Bolt, who has since been promoted to captain, relieved Capt. Arthur Edwards, who has led the unit since August 2020. Bolt enlisted in the Nevada National Guard in 2015 and initially served as a motor transport operator. She was commissioned in May 2017 as an armor officer through the University of Nevada, Las Vegas ROTC program and began her career with the Idaho National Guard as a platoon leader for Company B, 2-116th CAB. In 2019, then 2nd Lt. Bolt made Idaho history when she and fellow 2nd Lt. Brooke Berard graduated from the U.S. Army’s Armor Basic Officer Leaders Course as the state’s first two female armor officers. She has since served as the executive officer of both Company B and Headquarters and Headquarters Company. In Bolt’s most recent post she served as the battalion’s maintenance officer during its deployment in support of Operation Spartan Shield.

“I am confident in her ability to continue the Animal Company’s legacy of mission success.,” said Lt. Col. Barrett Bishop, 2-116th CAB commanding officer. “I was the battalion executive officer when Lauren was a new platoon leader, and she has developed herself well in Army competence and personal tact.”

The Army opened combat arms jobs to female Soldiers in 2015. Over the past decade, Idaho National Guardsmen have transitioned into career fields not previously open to them or reached new heights in their fields while continuing to ensure the organization remains “Always Ready, Always There” to respond to emergencies at home and abroad.

In 2014, Maj. Kimberly Tschepen became the state’s first female Soldier to command a battalion when she took command of the 145th Brigade Support Battalion and Command Sgt. Maj. Linda Burkhart became the state’s first female command sergeant major in 2015.

In 2015, Idaho Guardsman 1st Sgt. Erin Smith became the first female enlisted Soldier in the nation to graduate from M1 Armor Crewman School. Following her, Staff Sgt. Kylene Huerta completed the same course and became the first female Soldier to be assigned to the 116th CBCT as a tank crew member.

In 2017, Sgt. 1st Class Melanie Galletti graduated from the U.S. Army’s Infantryman Course as the Idaho National Guard’s first qualified female enlisted infantry Soldier. That same year, Col. Lora Rainey was appointed as the state’s first female staff judge advocate.
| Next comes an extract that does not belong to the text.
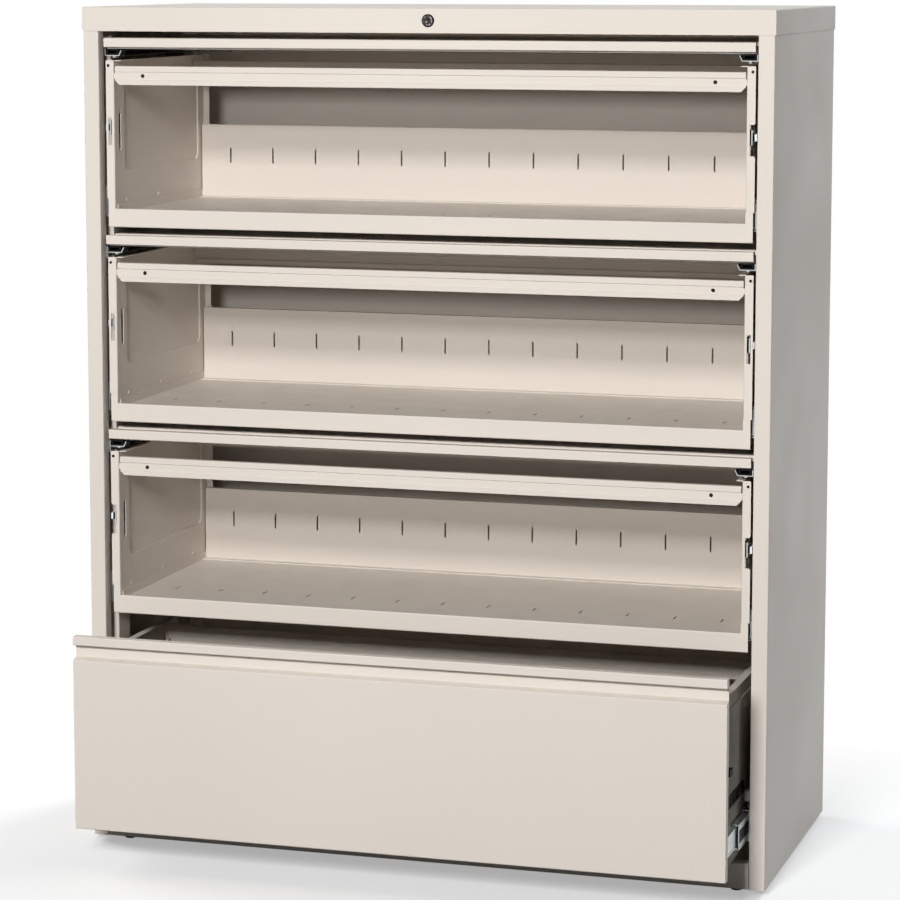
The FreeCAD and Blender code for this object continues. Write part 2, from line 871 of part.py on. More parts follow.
# Lock
def lock_housing():
    """Barrel with its bezel, pushed through the cap and the top rail."""
    face = front - bezel_height
    end = front + barrel_length
    bezel = Part.makeCone(bezel_radius - bezel_taper, bezel_radius, bezel_height,
                          Vector(lock_offset, face, lock_height), Vector(0, 1, 0))
    barrel = cylinder(barrel_radius, (lock_offset, front, lock_height), (lock_offset, end, lock_height))
    bore = cylinder(plug_radius + running_clearance, (lock_offset, face - sheet, lock_height),
                    (lock_offset, end + sheet, lock_height))
    return fused([bezel, barrel]).cut(bore)


def lock_plug():
    """Plug with its keyway, as long as the barrel that it turns in."""
    face = front - bezel_height + plug_recess
    end = front + barrel_length + sliding_gap
    plug = cylinder(plug_radius, (lock_offset, face, lock_height), (lock_offset, end, lock_height))
    keyway = block((lock_offset - keyway_width / 2, lock_offset + keyway_width / 2),
                   (face - sheet, face + keyway_depth),
                   (lock_height - keyway_height / 2, lock_height + keyway_height / 2))
    return plug.cut(keyway)


def lock_cam():
    """Cam on the end of the plug, pointing down while the lock is open."""
    start = front + barrel_length + sliding_gap
    half = cam_width / 2
    outline = chamfered((-half, half), (half - cam_length, half), bend)
    cam = profile(outline, front_view, Vector(0, cam_thickness, 0))
    return moved(cam, x=lock_offset, y=start, z=lock_height)


# Assembly
def root_pieces():
    uprights = [slotted_upright(place) for place in upright_places]
    return {
        "case_side_left": [mirrored(case_side())],
        "case_side_right": [case_side()],
        "case_back": [case_back()],
        "top_cap": [top_cap()],
        "top_rail": [top_rail()],
        "kick_rail": [kick_rail()],
        "bottom_pan": [bottom_pan()],
        "slotted_uprights": uprights + [mirrored(upright) for upright in uprights],
        "leveling_glides": [leveling_glide(x, y) for x, y in glide_places()],
        "slide_outer_members": [solid for row in rows for solid in both_sides(outer_member(row))],
        "door_tracks": [solid for row in rollout_rows for solid in both_sides(door_track(row))],
        "door_pads": [solid for row in rollout_rows for solid in both_sides(door_pad(row))],
        "pad_bolts": [solid for row in rollout_rows for solid in both_sides(pad_bolt(row))],
        "interlock_straps": both_sides(interlock_strap()),
        "lock_housing": [lock_housing()],
        "lock_plug": [lock_plug()],
        "lock_cam": [lock_cam()],
    }


def frame_pieces(row, name):
    inner = [solid for piece in [inner_member(row)] + catch(row) for solid in both_sides(piece)]
    return {
        f"{name}_side_left": [mirrored(frame_side(row, "left"))],
        f"{name}_side_right": [frame_side(row, "right")],
        f"{name}_tray": [tray(row)],
        f"{name}_back_plate": [back_plate(row)],
        f"{name}_hang_rails": [hang_rail(row, face) for face in rail_places(row)],
        f"{name}_slide_inner": inner,
        f"{name}_slide_middle": [solid for piece in middle_member(row) for solid in both_sides(piece)],
    }


def door_pieces(row):
    return {
        f"door_{row}_skin": [front_skin(row)],
        f"door_{row}_liner": [front_liner(row)],
        f"door_{row}_knuckles": both_sides(door_knuckle(row)),
        f"door_{row}_axle": door_axle(row),
    }


def drawer_pieces():
    clips = [solid for face in rail_places(drawer_row) for solid in both_sides(rail_clip(drawer_row, face))]
    return {
        "drawer_front": [front_skin(drawer_row)],
        "drawer_liner": [front_liner(drawer_row)],
        "drawer_rail_clips": clips,
    }


pieces = root_pieces()
for row in rollout_rows:
    pieces.update(frame_pieces(row, f"rollout_{row}"))
    pieces.update(door_pieces(row))
pieces.update(frame_pieces(drawer_row, "drawer"))
pieces.update(drawer_pieces())

for name, solids in pieces.items():
    shape = solids[0] if len(solids) == 1 else Part.makeCompound(solids)
    shape.exportStep(f"parts/{name}.step")
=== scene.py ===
"""Looks of a four-high lateral filing cabinet: three rows of roll-out file frames whose doors are
pushed back above them, and a fixed-front bottom drawer that stands part open. Lengths are metres,
in the cabinet's own frame: x to the right, y to the back, z up from the floor."""

import json
import math

import bmesh
import bpy
import numpy as np
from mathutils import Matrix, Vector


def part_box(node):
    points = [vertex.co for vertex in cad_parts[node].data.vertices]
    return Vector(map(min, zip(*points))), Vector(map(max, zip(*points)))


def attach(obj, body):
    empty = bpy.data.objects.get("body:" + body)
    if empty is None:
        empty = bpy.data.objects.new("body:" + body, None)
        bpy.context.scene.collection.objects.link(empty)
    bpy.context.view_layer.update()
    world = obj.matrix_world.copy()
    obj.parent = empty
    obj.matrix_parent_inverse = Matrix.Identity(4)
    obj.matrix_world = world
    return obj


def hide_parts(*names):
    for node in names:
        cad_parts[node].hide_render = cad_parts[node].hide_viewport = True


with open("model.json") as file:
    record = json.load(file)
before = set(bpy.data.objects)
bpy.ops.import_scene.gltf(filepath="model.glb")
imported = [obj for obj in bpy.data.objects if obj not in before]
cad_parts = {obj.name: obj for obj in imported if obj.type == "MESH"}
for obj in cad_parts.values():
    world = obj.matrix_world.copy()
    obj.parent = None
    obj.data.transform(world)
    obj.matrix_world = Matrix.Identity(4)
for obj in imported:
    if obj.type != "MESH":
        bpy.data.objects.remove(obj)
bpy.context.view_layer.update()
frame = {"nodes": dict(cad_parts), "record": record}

# Places on the cabinet that the added pieces share
ROLLOUTS = (1, 2, 3)
DRAWER_ROW = 4
ROW_TOPS = {1: 1.2555, 2: 0.9555, 3: 0.6555, 4: 0.3555}
ROW_PITCH = 0.300
FRAME_FRONTS = {1: -0.22155, 2: -0.22155, 3: -0.22155, 4: -0.35805}
CASE_REAR = 0.23655
WALL_OUTER = 0.4903  # outer face of a frame's right side wall
WALL_INNER = 0.4891  # inner face of that wall
EAR_EDGE = 0.502  # outer edge of a frame's right ear
HANGING_PLANE = 0.5043  # face of the uprights, where the slides hang
SLIDE_RISE = 0.04475  # middle of a slide above the foot of its row
SLIDE_FRONT = -0.21355  # front ends of the slides' middle members, where a frame is pushed in
DRAWER_MIDDLE_OUT = 0.069  # how far the drawer's middle members stand forward, half its opening
LOCK_CENTRE = (0.016, 1.27715)  # x and z of the lock's axis

# Colours, as the paint and plating look in plain light (linear red, green, blue)
PUTTY = (0.715, 0.652, 0.588)
PUTTY_INSIDE = (0.62, 0.565, 0.505)
PUTTY_WORN = (0.80, 0.75, 0.69)
DUST_GREY = (0.52, 0.50, 0.46)
PLATED_ZINC = (0.78, 0.84, 0.83)
ZINC_SHADOW = (0.52, 0.55, 0.56)
ZINC_EDGE = (0.74, 0.74, 0.73)
GREASE = (0.34, 0.29, 0.19)
STEEL = (0.62, 0.61, 0.59)
STEEL_EDGE = (0.66, 0.68, 0.68)
OILED_GREY = (0.16, 0.15, 0.14)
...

In 2019, 2nd Lt. Jessica Pauley became the state’s first female infantry officer.

Edwards’ departing remarks focused on reminding Company A Soldiers of their accomplishments and the pride he felt as their commander over the past two years.

“From day one, I have been beyond impressed with the professionalism and dedication of Alpha Company Soldiers,” said Edwards. “We have supported local and national callings, all while being part of an all-volunteer force … and I could not be prouder of serving alongside those volunteers.”